Braving biting cold and heavy rain the 84-year-old Chief Minister removed the sign board of the Tata with the ease of a youth and erected a government board. In true comrade’s style he warned the Tatas against going for litigation or any other move to torpedo the ongoing demolition drive in the misty town (2000 m above sea level).

“If you make any move against this, I warn you, we will take back all the land leased to you,” he said adding the Tatas were illegally occupying up to 50,000 acres and they all will be retrieved immediately. Terming it the second land reforms (the first in 1957 by the EMS government) movement he said the government would take back all its lands encroached by the land mafia.

But soon after the Chief Minister announced the big “take over”, the Tata Tea came out with an explanation that the land confiscated by the CM belonged to the forest department.
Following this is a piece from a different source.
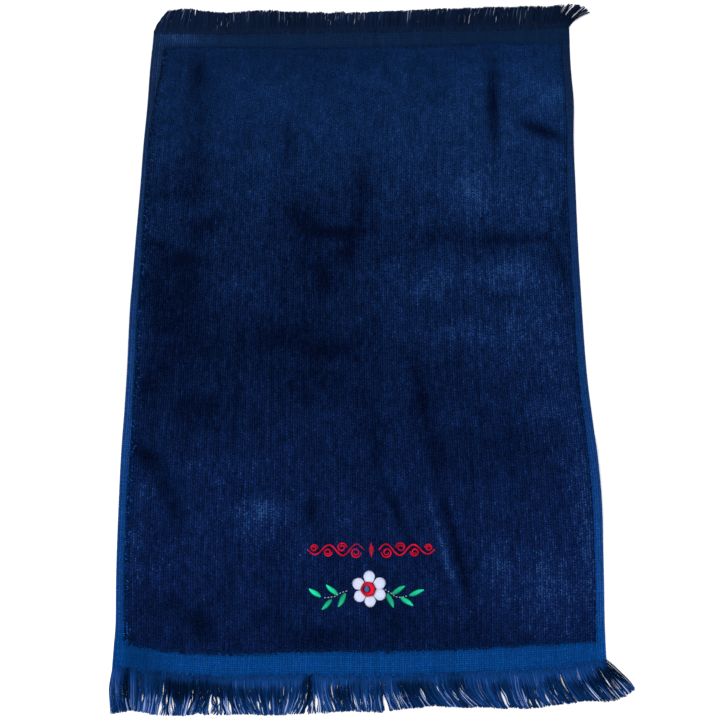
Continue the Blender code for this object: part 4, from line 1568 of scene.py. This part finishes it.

“The land taken in Neymakkad belongs to the forest department. We had only placed our signboard pointing to our estate that adjoins the forest land. We were not supposed to put that board there and it has been removed,” said T Damu, advisor to the Tata group.
However, special task force chief Suresh Kumar disputed Tata's claim and said the land had not been vested with the government under the Land Resumption Act of 1971.

“We have done what previous governments have failed to do. The message is to all that they should own only land which is rightfully theirs and not encroach upon land they do not own," Achuthanandan said.

He said he was on a “historic mission” that would take land reforms initiated in the state by the first communist government in next stage.

The land thus taken back would be distributed to landless farm workers, farmers and tribesmen and to promote tourism without hurting the ecology of the terrain.